The most prominent black elected official in a key primary state, the mayor of Philadelphia, Michael Nutter, has joined the chorus of those asserting that Barack Obama should have left the congregation of the Reverend Jeremiah Wright. "I could not sit and tolerate that kind of language, and especially over a long period of time," he told ABC News. Mr. Nutter, a Clinton supporter, had an obvious political motive, but that does not make his statement wrong. If religion is significant in one's life, there can come a time where one must leave their congregation.

My own personal experience teaches me that leaving a congregation is not easy. If resigning from a congregation were obvious or easy for anyone, it should have been for me. My temple's brand of religion seemed, increasingly since the time our family joined it, to have become defined almost wholly in political terms. Discussion of the Torah portion seemed to recede and the social gospel — social issues squeezing out religious issues — became more like the gospel. In seeking guidance from religion as to determine the right way to live, the answer was clear: one should be a liberal Democrat. I was not.

And yet, it took some five years from the time I first drafted a letter of resignation until the time I finally mailed one. Leaving is complex, in part, because the decision to join was not simple. My family and I (like Senator Obama, I suppose) were new to town and decided to join a religious congregation — the sort of family compromise which is not casually undone.

I grew up going to an Orthodox synagogue. My wife attended a Reformed congregation so non-traditional that it held services on Sunday and her brothers had not been bar mitzvahed. So it was important to find a temple that we could both participate in, meaning not too much Hebrew for her. We settled on a major Reformed congregation, which we were both attracted to because of its intellectual dimension. The Rabbi of the Reformed synagogue at the time was reflective and cerebral, and the environment — a congregation of professionals — was comfortable.

This would be the congregation where our three sons would be bar mitzvahed, with long years of Hebrew school and long months of Torah tutoring. On the occasions when they returned and visited as college students or, later, young adults, they would feel at home and be greeted by name by the Rabbi and the Cantor, who had personally taught them (as the Rev. Wright had baptized Mr. Obama's daughters).

For a Yom Kippur sermon by a new, junior rabbi, I'd managed to convince my eldest son — not much given to such things — to attend. One looks on the Day of Atonement, especially, for discussion of sin and its forms, for introspection about how one's own behavior compares to the religion's standards. Instead, we were lectured about a current union organizing campaign — one seeking higher wages for office building maintenance crews. The rabbi's Yom Kippur cry: Justice for Janitors.
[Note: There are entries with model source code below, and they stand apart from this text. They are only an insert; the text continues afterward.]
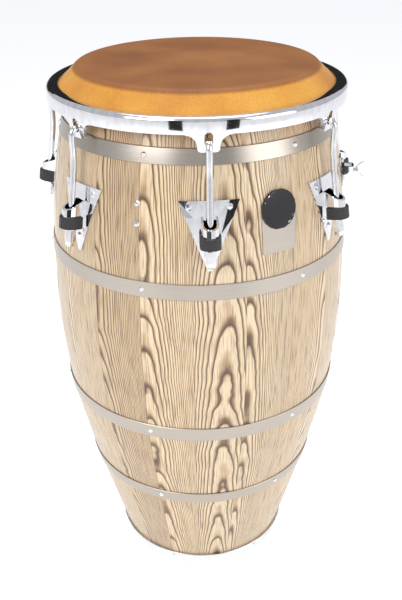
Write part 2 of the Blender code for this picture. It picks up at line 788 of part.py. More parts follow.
def build_lugs():
    """Each lug: a side plate, guard, washer, nut and hook, carried by one turned empty."""
    side_plate = side_plate_mesh()
    guard = guard_mesh()
    washer = washer_mesh()
    nut = nut_mesh()
    hook = swept("hook", hook_path(), ROD_RADIUS)
    for k in range(LUG_COUNT):
        number = k + 1
        lug = station_empty(f"lug_{number}", k * LUG_PITCH)
        place(f"side_plate_{number}", side_plate, CHROME, lug)
        place(f"bracket_guard_{number}", guard, RUBBER, lug, AXIS_ORIGIN, AXIS_TURN)
        place(f"tuning_washer_{number}", washer, CHROME, lug, AXIS_ORIGIN, AXIS_TURN)
        nut_place = AXIS_FRAME @ Vector((0, 0, NUT_TOP))
        place(f"tuning_nut_{number}", nut, CHROME, lug, nut_place, AXIS_TURN)
        place(f"tuning_hook_{number}", hook, CHROME, lug, AXIS_ORIGIN)


# Shell, bands and base ring
ACCESSORY_HEIGHT = HEIGHT - ACCESSORY_DROP
ACCESSORY_AZIMUTH = ACCESSORY_PITCHES * LUG_PITCH
SPARE_AZIMUTH = SPARE_PITCHES * LUG_PITCH
PAIR_HEIGHTS = {
    "upper": ACCESSORY_HEIGHT + ACCESSORY_BOLT_SPREAD / 2,
    "lower": ACCESSORY_HEIGHT - ACCESSORY_BOLT_SPREAD / 2,
}


def build_shell():
    """The stave shell, open at both ends, with its edge rounded under the hide and its holes."""
    wall_heights = spread(SHELL_BOTTOM, EDGE_HEIGHT, SHELL_ROWS)
    outline = [(shell_radius(height), height) for height in wall_heights]
    outline += arc(EDGE_CENTRE, EDGE_ROUND, TANGENT / 2, math.pi / 2, 3)
    outline += [(MOUTH_RADIUS - SHELL_WALL, SHELL_TOP)]
    outline += [(shell_radius(height) - SHELL_WALL, height) for height in reversed(wall_heights)]
    shell = place("shell", turned("shell", outline), ASH)
    holes = []
    for k in range(LUG_COUNT):
        holes += [hole_mesh(k * LUG_PITCH + azimuth, height) for azimuth, height in PLATE_BOLTS]
    for azimuth in (ACCESSORY_AZIMUTH, SPARE_AZIMUTH):
        holes += [hole_mesh(azimuth, height) for height in PAIR_HEIGHTS.values()]
    combine(shell, tool("bolt_holes", joined("bolt_holes", holes)), "DIFFERENCE")


def build_band(name, top, width):
    """A steel band drawn tight round the shell."""
    heights = spread(top - width, top, 2)
    outline = [(shell_radius(height) + GAP + BAND_THICKNESS, height) for height in heights]
    outline += [(shell_radius(height) + GAP, height) for height in reversed(heights)]
    place(name, turned(name, outline), BAND_STEEL)


def build_base_ring():
    """The ring that the drum stands on: a wall round the foot and a floor under its end grain."""
    inner = FOOT_RADIUS - SHELL_WALL - RING_LEDGE
    outline = [
        (inner, 0),
        (shell_radius(0) + GAP + RING_WALL * 0.75, 0),
        (shell_radius(RING_FLOOR / 2) + GAP + RING_WALL, RING_FLOOR / 2),
        (shell_radius(RING_HEIGHT) + GAP + RING_WALL, RING_HEIGHT),
        (shell_radius(RING_HEIGHT) + GAP, RING_HEIGHT),
        (shell_radius(RING_FLOOR) + GAP, RING_FLOOR),
        (inner, RING_FLOOR),
    ]
    place("base_ring", turned("base_ring", outline), RING_METAL)


# Accessory bracket, in a frame on its own azimuth: X across, Y towards the axis
CHANNEL_LOW = ACCESSORY_HEIGHT - CHANNEL_HEIGHT / 2
CHANNEL_HIGH = ACCESSORY_HEIGHT + CHANNEL_HEIGHT / 2
ACCESSORY_FACE = GAP + ACCESSORY_PLATE_THICKNESS
SEAT_RADIUS = shell_radius(CHANNEL_LOW) + ACCESSORY_FACE + SEAT_RISE
PAD_FACE_RADIUS = SEAT_RADIUS + CLAMP_ROD + CLAMP_SLACK
CHANNEL_INSIDE = PAD_FACE_RADIUS + PAD_THICKNESS + GAP
CHANNEL_OUTSIDE = CHANNEL_INSIDE + CHANNEL_WALL
HUB_FACE = CHANNEL_OUTSIDE + WING_TRAVEL


def accessory_mesh():
    """A curved foot plate, a square-fronted channel on it and a flat seat for the rod."""
    face = shell_radius(ACCESSORY_HEIGHT) + GAP
    half = ACCESSORY_PLATE_LENGTH / 2
    plate = wrapped(
        "foot",
        spread(ACCESSORY_HEIGHT - half, ACCESSORY_HEIGHT + half, 4),
        lambda height: ACCESSORY_PLATE_WIDTH / 2,
        lambda height: shell_radius(height) + GAP,
        lambda height: shell_radius(height) + ACCESSORY_FACE,
        4,
    )
    piece = place("accessory_bracket", plate, CHROME)
    inner = CHANNEL_INNER_WIDTH / 2
    outer = inner + CHANNEL_WALL
    # The channel's legs sink halfway into the foot plate at its narrower, upper end
    root = shell_radius(CHANNEL_LOW) + GAP + ACCESSORY_PLATE_THICKNESS / 2
    channel = rounded([
        (outer, -root, 0),
        (outer, -CHANNEL_OUTSIDE, CHANNEL_CORNER + CHANNEL_WALL),
        (-outer, -CHANNEL_OUTSIDE, CHANNEL_CORNER + CHANNEL_WALL),
        (-outer, -root, 0),
        (-inner, -root, 0),
        (-inner, -CHANNEL_INSIDE, CHANNEL_CORNER),
        (inner, -CHANNEL_INSIDE, CHANNEL_CORNER),
        (inner, -root, 0),
    ])
    bore = WING_BOLT_RADIUS + WING_BOLT_CLEARANCE
    outward = Matrix.Translation((0, 0, ACCESSORY_HEIGHT)) @ Matrix.Rotation(math.pi / 2, 4, "X")
    bore_outline = [(0, CHANNEL_INSIDE / 2 + face / 2), (bore, CHANNEL_INSIDE / 2 + face / 2),
                    (bore, CHANNEL_OUTSIDE + CHANNEL_WALL), (0, CHANNEL_OUTSIDE + CHANNEL_WALL)]
    seat_outline = [(inner + GAP, -SEAT_RADIUS), (-inner - GAP, -SEAT_RADIUS), (-inner - GAP, -root), (inner + GAP, -root)]
    feet = [
        extruded("leg_root", [(x * outer, -face - ACCESSORY_PLATE_THICKNESS / 4), (x * outer, -root - GAP),
                              (x * inner, -root - GAP), (x * inner, -face - ACCESSORY_PLATE_THICKNESS / 4)],
                 ACCESSORY_HEIGHT, CHANNEL_HIGH)
        for x in (1, -1)
    ]
    seat = extruded("seat", seat_outline, CHANNEL_LOW, CHANNEL_HIGH)
    helpers = [
        (tool("channel", extruded("channel", channel, CHANNEL_LOW, CHANNEL_HIGH)), "UNION"),
        (tool("seat", seat), "UNION"),
        (tool("leg_roots", joined("leg_roots", feet)), "UNION"),
        (tool("wing_bore", turned("wing_bore", bore_outline, facets=12, frame=outward)), "DIFFERENCE"),
    ]
    return piece, helpers


def build_accessory():
    """The bracket with its two bolts, and the pad and wing bolt that slide and turn in it."""
    piece, helpers = accessory_mesh()
    holes = [hole_mesh(0.0, height) for height in PAIR_HEIGHTS.values()]
    helpers.append((tool("foot_holes", joined("foot_holes", holes)), "DIFFERENCE"))
    for helper, operation in helpers:
        combine(piece, helper, operation)
    mesh = baked(piece)
    for helper, _ in helpers:
        bpy.data.objects.remove(helper, do_unlink=True)
    station = station_empty("accessory_station", ACCESSORY_AZIMUTH)
    place("accessory_bracket", mesh, CHROME, station)
    for label, height in PAIR_HEIGHTS.items():
        bolt = bolt_mesh("bracket_bolt", 0.0, height, ACCESSORY_FACE + GAP)
        place(f"bracket_bolt_{label}", bolt, CHROME, station)
    outward = (math.pi / 2, 0, 0)
    centre = (0, 0, ACCESSORY_HEIGHT)
    pad_back = PAD_FACE_RADIUS + PAD_THICKNESS
    pad_outline = [(0, 0), (PAD_RADIUS, 0), (PAD_RADIUS, PAD_THICKNESS), (0, PAD_THICKNESS)]
    place("clamp_pad", turned("clamp_pad", pad_outline, facets=14), CHROME, station,
          (0, -PAD_FACE_RADIUS, centre[2]), outward)
    place("wing_bolt", wing_bolt_mesh(HUB_FACE - pad_back), CHROME, station, (0, -pad_back, centre[2]), outward)


def wing_bolt_mesh(stem):
    """A short stem, a round hub and two wings that open outwards."""
    clear = GAP / 3
    hub_top = stem + WING_HUB_LENGTH
    outline = [
        (0, clear),
        (WING_BOLT_RADIUS, clear),
        (WING_BOLT_RADIUS, stem),
        (WING_HUB_RADIUS, stem),
        (WING_HUB_RADIUS, hub_top - WING_HUB_LENGTH / 3),
        (WING_HUB_RADIUS * 0.7, hub_top),
        (0, hub_top),
    ]
    hub = place("wing_hub", turned("wing_hub", outline, facets=12), CHROME)
    half = WING_SPAN / 2
    tip = stem + WING_REACH
    wing = rounded([
        (0.0, stem + WING_HUB_LENGTH * 0.35, 0),
        (half * 0.42, stem + WING_HUB_LENGTH * 0.35, 0.0015),
        (half, tip - WING_SPAN * 0.16, 0.003),
        (half * 0.84, tip, 0.0025),
        (half * 0.3, tip - WING_REACH * 0.55, 0.0018),
        (0.0, tip - WING_REACH * 0.62, 0),
        (-half * 0.3, tip - WING_REACH * 0.55, 0.0018),
        (-half * 0.84, tip, 0.0025),
        (-half, tip - WING_SPAN * 0.16, 0.003),
        (-half * 0.42, stem + WING_HUB_LENGTH * 0.35, 0.0015),
    ], steps=2)
    turn = Matrix.Rotation(WING_TURN, 4, "Z") @ Matrix.Rotation(math.pi / 2, 4, "X")
    helper = tool("wings", extruded("wings", wing, -WING_THICKNESS / 2, WING_THICKNESS / 2, turn))
    combine(hub, helper, "UNION")
    mesh = baked(hub)
    bpy.data.objects.remove(helper, do_unlink=True)
    return mesh


def build_spares():
    """The two bolts that keep a second bracket's holes closed."""
    station = station_empty("spare_station", SPARE_AZIMUTH)
    for label, height in PAIR_HEIGHTS.items():
        place(f"spare_bolt_{label}", bolt_mesh("spare_bolt", 0.0, height, GAP), CHROME, station)


# Badge
BADGE_HEIGHT = HEIGHT - BADGE_DROP
BADGE_FACE = GAP + BADGE_PLATE_THICKNESS


def badge_half_width(height):
    """Half the badge plate's width: square below the disc's centre, round above it."""
    rise = height - BADGE_HEIGHT
    half = BADGE_PLATE_WIDTH / 2
    if rise <= 0:
        return half
    return math.sqrt(max(half ** 2 - rise ** 2, (half / 4) ** 2))


def disc_half_width(height):
    """Half the badge disc's width at a height."""
    rise = abs(height - BADGE_HEIGHT)
    return math.sqrt(max(BADGE_DISC_RADIUS ** 2 - rise ** 2, (BADGE_DISC_RADIUS / 4) ** 2))


def build_badge():
    """A bare badge: a metal plate bent to the shell, and a plain disc on it."""
    azimuth = BADGE_PITCHES * LUG_PITCH
    station = station_empty("badge_station", azimuth)
    half = BADGE_PLATE_WIDTH / 2
    heights = spread(BADGE_HEIGHT - BADGE_PLATE_TAIL, BADGE_HEIGHT, 5)
    heights += [BADGE_HEIGHT + half * math.sin(math.radians(angle)) for angle in (22, 44, 62, 75)]
    plate = wrapped(
        "badge_plate",
        heights,
        badge_half_width,
        lambda height: shell_radius(height) + GAP,
        lambda height: shell_radius(height) + BADGE_FACE,
        6,
    )
    place("badge_plate", plate, BAND_STEEL, station)
    turns = spread(math.radians(-75), math.radians(75), 9)
    disc = wrapped(
        "badge_disc",
        [BADGE_HEIGHT + BADGE_DISC_RADIUS * math.sin(turn) for turn in turns],
        disc_half_width,
        lambda height: shell_radius(height) + BADGE_FACE + GAP,
        lambda height: shell_radius(height) + BADGE_FACE + GAP + BADGE_DISC_THICKNESS,
        6,
    )
    place("badge_disc", disc, ENAMEL, station)


build_shell()
build_band("band_top", HEIGHT - TOP_BAND_DROP, TOP_BAND_WIDTH)
build_band("band_upper", HEIGHT - UPPER_BAND_DROP, UPPER_BAND_WIDTH)
build_band("band_lower", LOWER_BAND_HEIGHT, LOWER_BAND_WIDTH)
build_band("band_bottom", BOTTOM_BAND_HEIGHT, BOTTOM_BAND_WIDTH)
build_base_ring()
build_head()
build_rim()
build_lugs()
build_accessory()
build_spares()
build_badge()
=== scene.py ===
# %% [markdown]
# # A tumba
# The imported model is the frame. Every piece made here sits exactly where its node is, and rides
# on the same body, so the drum can still be tuned and the rod clamp still turns.

# %% Load the frame
import json
import math

import bmesh
import bpy
from mathutils import Matrix, Vector


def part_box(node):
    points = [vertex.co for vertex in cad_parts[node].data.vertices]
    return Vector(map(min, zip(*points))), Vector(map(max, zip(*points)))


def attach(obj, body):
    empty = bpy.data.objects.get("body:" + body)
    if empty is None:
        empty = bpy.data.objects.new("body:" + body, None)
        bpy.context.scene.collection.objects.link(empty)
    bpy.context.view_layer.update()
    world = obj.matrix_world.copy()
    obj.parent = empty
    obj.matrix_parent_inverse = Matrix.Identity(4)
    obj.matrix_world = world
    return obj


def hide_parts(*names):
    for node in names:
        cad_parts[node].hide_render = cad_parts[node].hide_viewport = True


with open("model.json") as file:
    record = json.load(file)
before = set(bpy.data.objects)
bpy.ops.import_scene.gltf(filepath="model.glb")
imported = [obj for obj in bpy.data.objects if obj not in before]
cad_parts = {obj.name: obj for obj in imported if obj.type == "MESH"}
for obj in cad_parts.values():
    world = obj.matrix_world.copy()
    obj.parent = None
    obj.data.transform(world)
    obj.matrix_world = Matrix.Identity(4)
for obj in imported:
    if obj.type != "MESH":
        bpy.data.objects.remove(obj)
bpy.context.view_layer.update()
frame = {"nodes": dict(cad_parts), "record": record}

# %% [markdown]
# The camera is a real one, so it is set by where it stands, how it tilts and how long its lens
# is. It looks down at the drum from a little over a metre, which makes the foot look small.

# %% Camera
CAMERA_DISTANCE = 1.106
CAMERA_HEIGHT = 0.996
CAMERA_AZIMUTH = math.radians(-3.7)
CAMERA_YAW = math.radians(0.108)
CAMERA_PITCH = math.radians(28.03)
CAMERA_ROLL = math.radians(-0.670)
FOCAL_PIXELS = 835
PICTURE_HEIGHT = 600
SENSOR = 36

forward = Vector((
    math.sin(CAMERA_YAW) * math.cos(CAMERA_PITCH),
    math.cos(CAMERA_YAW) * math.cos(CAMERA_PITCH),
    -math.sin(CAMERA_PITCH),
))
level = Vector((math.cos(CAMERA_YAW), -math.sin(CAMERA_YAW), 0))
above = level.cross(forward)
right = math.cos(CAMERA_ROLL) * level + math.sin(CAMERA_ROLL) * above
upward = -math.sin(CAMERA_ROLL) * level + math.cos(CAMERA_ROLL) * above
pose = Matrix((right, upward, -forward)).transposed().to_4x4()
pose.translation = Vector((0, -CAMERA_DISTANCE, CAMERA_HEIGHT))

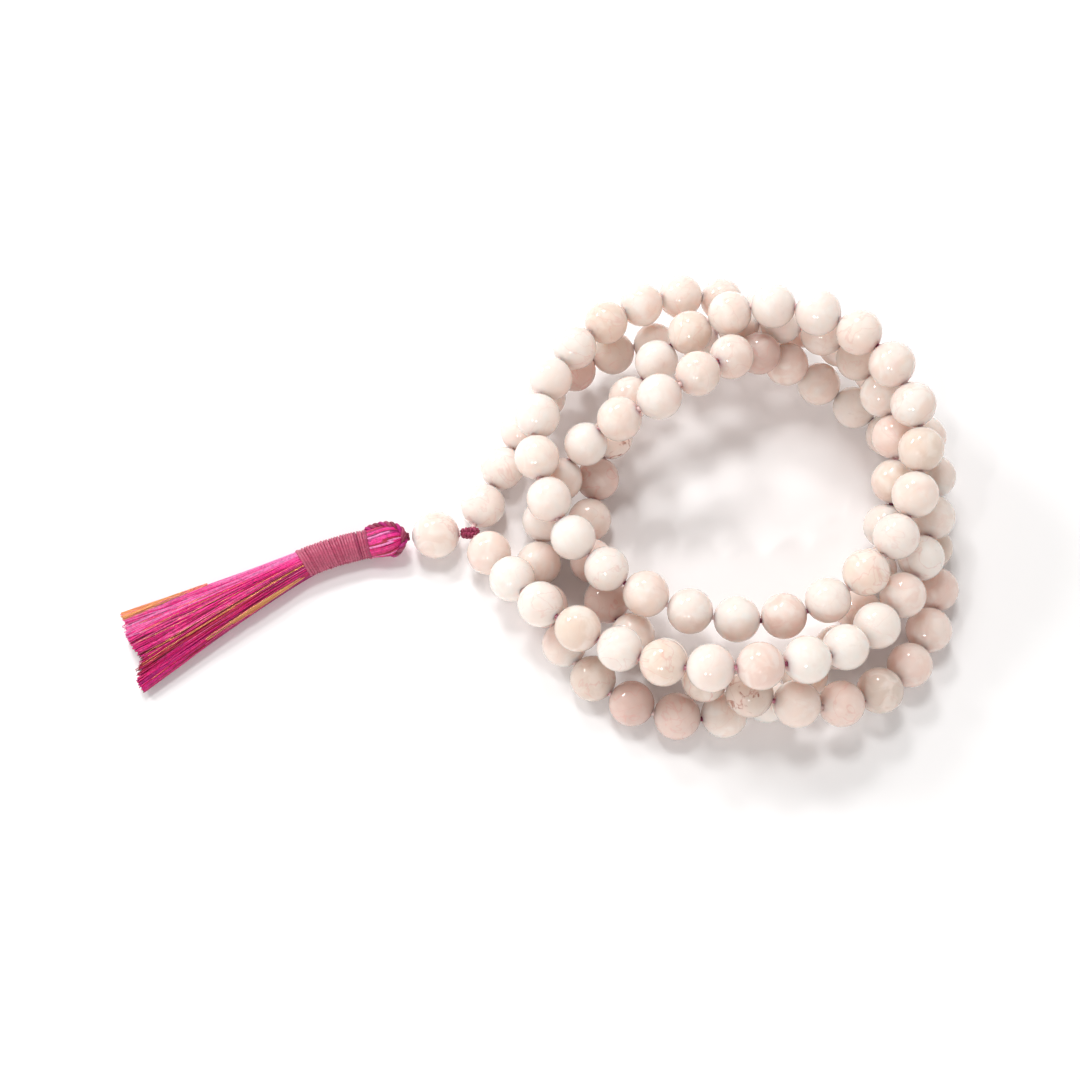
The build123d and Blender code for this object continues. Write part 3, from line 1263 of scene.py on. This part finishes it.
@dataclass
class TasselSkirt:
    """The loose ends below the binding: a flat, spreading fall of a thousand threads."""

    frame: TasselFrame
    silk: bpy.types.Material
    metal: bpy.types.Material
    threads: int = 1000
    thread_radius: float = 0.11 * MM
    glitter_threads: int = 26
    glitter_radius: float = 0.06 * MM
    bunch_radius: float = 0.08 * MM
    # share of the length, half width and half thickness
    sections: tuple[tuple[float, float, float], ...] = (
        (0.0, 2.5 * MM, 2.5 * MM),
        (0.35, 4.0 * MM, 2.45 * MM),
        (0.7, 5.9 * MM, 2.2 * MM),
        (1.0, 7.6 * MM, 1.9 * MM),
        (1.1, 8.1 * MM, 1.8 * MM),
    )
    # how far the threads reach, from the far edge to the near one: the ends were cut unevenly
    cut: tuple[tuple[float, float], ...] = (
        (-1.0, 0.955),
        (-0.75, 0.97),
        (-0.35, 1.0),
        (0.05, 0.99),
        (0.3, 0.96),
        (0.5, 1.0),
        (0.75, 1.05),
        (1.0, 1.04),
    )
    locks: int = 13
    seed: int = 23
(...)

An exchange of letters followed between my temple and me but it was clear that neither an economic critique nor a political one of the sermon would get through. Judaism was a religion of social justice, it was made clear to me — and, thus, confronting a financially comfortable congregation with the plight of janitors was, of course, speaking truth to power — and, in the process, thoroughly alienating my son, the economics major and one-time Ayn Rand fan.

When the family, and family members, became a threat to an institution whose meaning was bound up in family, the time had come to go. One cannot help but wonder whether Barack Obama worries about his daughters hearing outlandish sermons about the government causing, not curing, AIDS, about its selling, not stopping, crack cocaine — and if he did not, why not.

A number of answers come to mind — the political utility of a major congregation or, worse, a willingness to countenance any and all protest as worthy. None of them speak well for the likely Democratic presidential candidate.

Mr. Husock is vice president for Policy Research at the Manhattan Institute.